The Postal Service will commemorate the centennial of the Appalachian Trail with a pane of 15 stunning photographic views from the 14 states through which the trail passes, from Maine to Georgia. The 15th stamp shows a “green tunnel,” a nickname for stretches of trail through dense forest. Covering almost 2,200 miles of footpath along one of Earth’s most ancient mountain ranges, the Appalachian National Scenic Trail lies within easy reach of large metropolitan areas of the East Coast. Alcalá designed the stamps with images from various photographers.
A new booklet of 20 stamps will feature five different images of iconic winter landscapes from around the country. Various photographers provided their work to the issuance, designed by Kessler.
Recipients of bulk mailings will enjoy American Vistas, two new stamps presenting stylized, minimalist scenes of mountains and a beach. Featuring screen prints by DKNG Studios made from vector illustrations, the stamps were designed by Breeding.
The innocence of young wildlife reminds us of that precious age when the world is new and full of wonder. In 2025, a new pane of 10 First-Class Mail® stamps will offer whimsical, eye-catching designs of baby wild animals of the U.S., with visual elements suggesting the habitat or behavior of each one. Tracy Walker designed and created the artwork by digitally layering colored shapes on solid backgrounds. Breeding art-directed the project.
A new stamp for irregularly sized envelopes will highlight the luna moth (Actias luna), considered one of the most beautiful moths in the U.S. Artist Joseph Scheer created the composite image for the stamp using a high-resolution scanner with extended focus to capture multiple layers of a preserved moth. Art director Derry Noyes designed the stamp.
Five new postcard stamps depicting colorful leaves from trees abundant in this country evoke a seasonal walk in the woods. The issuance was designed by Alcalá with work from five different photographers.
A beloved addition to backyard and formal gardens alike, dahlias radiate warmth, vitality, and cheer. Ten closeup views of this gorgeous bloom will be the focus of a new booklet of 20 stamps. Breeding designed the issuance with photographs by Denise Ippolito.
The compass rose reproduced on the new, round First-Class Mail International® stamp carries with it a bit of history. Lucia Wadsworth, the aunt of poet Henry Wadsworth Longfellow, made the colorful drawing in her geography notebook when she was 10 years old in 1794. Breeding designed this stamp.
Old Favorites
U.S. Flag, conveniently available in many formats, continues a long tradition of honoring the Stars and Stripes. Alcalá designed the stamp with a photograph by Doug Haight.
New stamped card designs are issued every few years for customers who want to send postcards with postage already imprinted. The latest version features Libby VanderPloeg’s illustration of a two-masted schooner, based on a photo of the schooner Columbia, a 2014 replica of the original built in 1923. Alcalá was the art director.

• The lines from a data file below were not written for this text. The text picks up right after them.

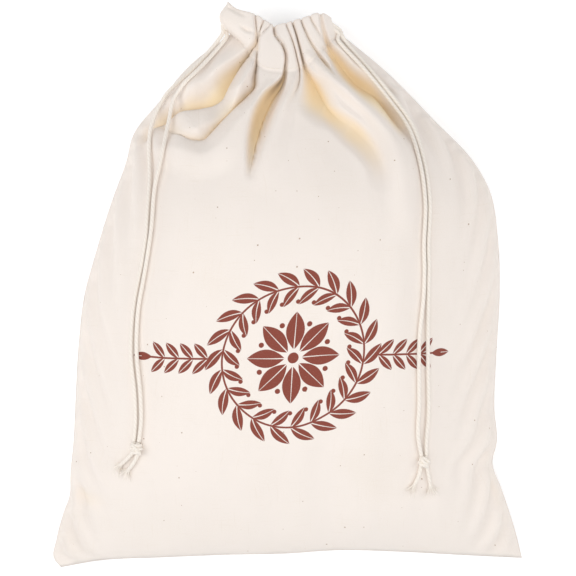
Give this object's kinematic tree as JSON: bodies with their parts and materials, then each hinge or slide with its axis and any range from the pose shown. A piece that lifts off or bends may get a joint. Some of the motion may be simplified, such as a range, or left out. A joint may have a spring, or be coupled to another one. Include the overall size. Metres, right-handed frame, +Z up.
{
  "type": "drawstring bread bag",
  "caption": "Puffed linen drawstring bag for bread, lying on its back, with its mouth gathered and cords knotted at their ends.",
  "frame": {"origin": "middle of the bounding box's bottom, on the surface that the bag's back lies on", "axes": "+Y from the bottom seam to the mouth, +Z up out of the front panel, +X to the right of the front as it is looked at from above"},
  "size_m": [0.3024, 0.3605, 0.0969],
  "materials": {
    "cloth": "matt plain weave of unbleached linen",
    "cord": "matt soft cotton cord"
  },
  "bodies": {
    "root": {"front_panel": "cloth", "back_panel": "cloth", "cord_left_a": "cord", "cord_left_b": "cord", "cord_right_a": "cord", "cord_right_b": "cord", "knot_left": "cord", "knot_right": "cord"}
  },
  "joints": []
}
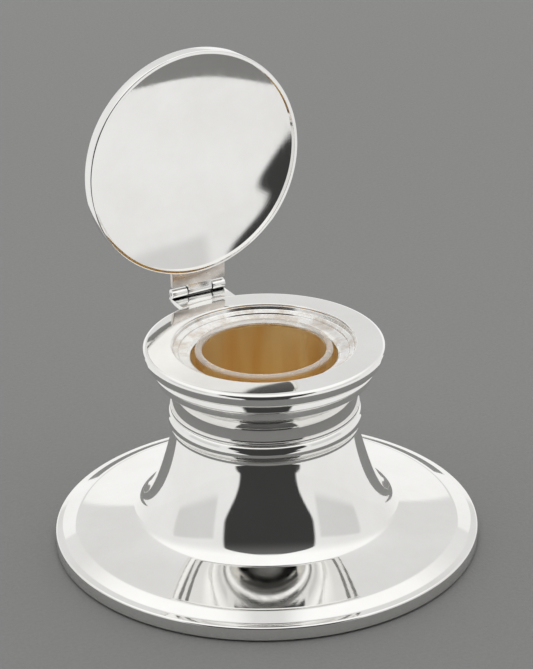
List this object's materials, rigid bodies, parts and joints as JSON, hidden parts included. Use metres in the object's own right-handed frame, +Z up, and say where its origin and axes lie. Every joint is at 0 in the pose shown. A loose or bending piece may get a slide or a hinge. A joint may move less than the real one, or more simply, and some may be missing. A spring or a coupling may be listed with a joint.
{
  "type": "inkwell",
  "caption": "Capstan inkwell with a wide weighted foot, waisted neck, flat rim, lift-out glass pot in a gilt well and a round hinged lid standing open.",
  "frame": {"origin": "centre of the felt's lower face, where the inkwell stands", "axes": "+Z up along the axis of the body, +Y towards the hinge, +X along the hinge pin"},
  "size_m": [0.127, 0.127, 0.1411],
  "materials": {
    "silver": "hand-polished silver with fine wiping scratches",
    "tarnished_silver": "silver with a thin warm tarnish",
    "gilt": "gilded, with fine turning lines",
    "pin": "drawn wire",
    "glass": "clear, with a polished rounded rim",
    "plaster": "cast filling, not seen",
    "wood": "turned board, not seen",
    "felt": "dark green baize"
  },
  "bodies": {
    "base": {"felt_pad": "felt", "base_board": "wood", "loading_fill": "plaster", "foot_band": "silver", "body_shell": "silver", "neck_bead": "silver", "neck_collar": "silver", "rim_plate": "silver", "seat_ring": "silver", "gilt_well": "gilt", "body_hinge_plate": "silver", "body_knuckle_left": "silver", "body_knuckle_right": "silver", "hinge_pin": "pin"},
    "lid": {"lid_rim_wire": "silver", "lid_lining": "silver", "lid_dome": "silver", "lid_hinge_plate": "tarnished_silver", "lid_knuckle": "silver"},
    "liner": {"glass_liner": "glass"}
  },
  "joints": [
    {"name": "lid_hinge", "type": "hinge", "parent": "base", "child": "lid", "pos_m": [0, 0.0409, 0.0652], "axis": [1, 0, 0], "range_deg": [0, 90]},
    {"name": "liner_lift", "type": "slide", "parent": "base", "child": "liner", "axis": [0, 0, 1], "range_m": [0, 0.003]}
  ]
}
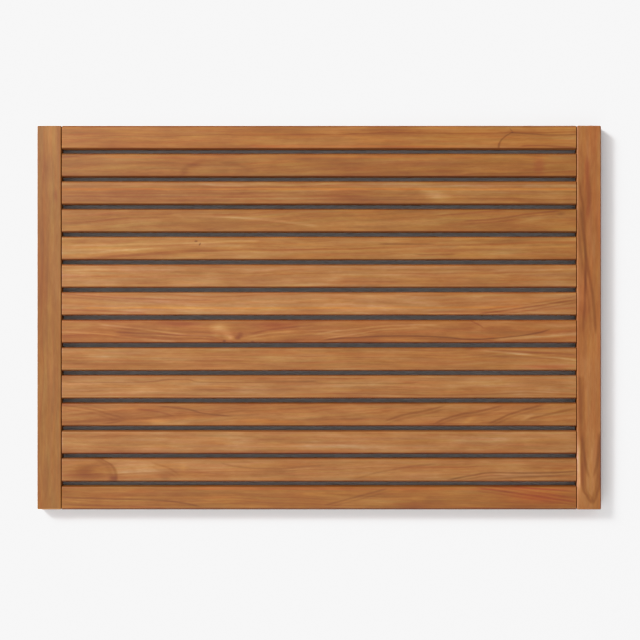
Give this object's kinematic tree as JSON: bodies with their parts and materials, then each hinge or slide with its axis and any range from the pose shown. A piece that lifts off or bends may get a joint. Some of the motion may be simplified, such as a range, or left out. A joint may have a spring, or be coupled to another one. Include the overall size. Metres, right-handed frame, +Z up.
{
  "type": "bath mat",
  "caption": "Rigid slatted wooden bath mat: slats run the long way between two end rails on rubber feet, with drainage gaps between the slats.",
  "frame": {"origin": "on the floor, under the middle of the mat", "axes": "+X along the slats (the long way), +Y towards the back edge, +Z up out of the standing surface"},
  "size_m": [0.6, 0.4084, 0.03],
  "materials": {
    "teak": "oiled, satin",
    "dowel_wood": "raw",
    "foot_rubber": "matte",
    "screw_steel": "satin"
  },
  "bodies": {
    "root": {"end_rail_left": "teak", "end_rail_right": "teak", "slat_01": "teak", "slat_02": "teak", "slat_03": "teak", "slat_04": "teak", "slat_05": "teak", "slat_06": "teak", "slat_07": "teak", "slat_08": "teak", "slat_09": "teak", "slat_10": "teak", "slat_11": "teak", "slat_12": "teak", "slat_13": "teak", "slat_14": "teak", "dowels_left": "dowel_wood", "dowels_right": "dowel_wood", "foot_left_1": "foot_rubber", "foot_left_2": "foot_rubber", "foot_left_3": "foot_rubber", "foot_right_1": "foot_rubber", "foot_right_2": "foot_rubber", "foot_right_3": "foot_rubber", "foot_screws": "screw_steel"}
  },
  "joints": []
}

Finally, who can resist love? Alcalá was convinced that a drawing by Keith Haring (1958–1990), rendered in the artist’s iconic, simplified style, would make for the perfect new stamp in the popular Love series. “The non-specificity of the figures allows a variety of people to see themselves in this stamp,” Alcalá says. “Partners getting married, celebrating an anniversary, siblings sending each other a heartfelt greeting, or even party planners setting a positive tone for their event.”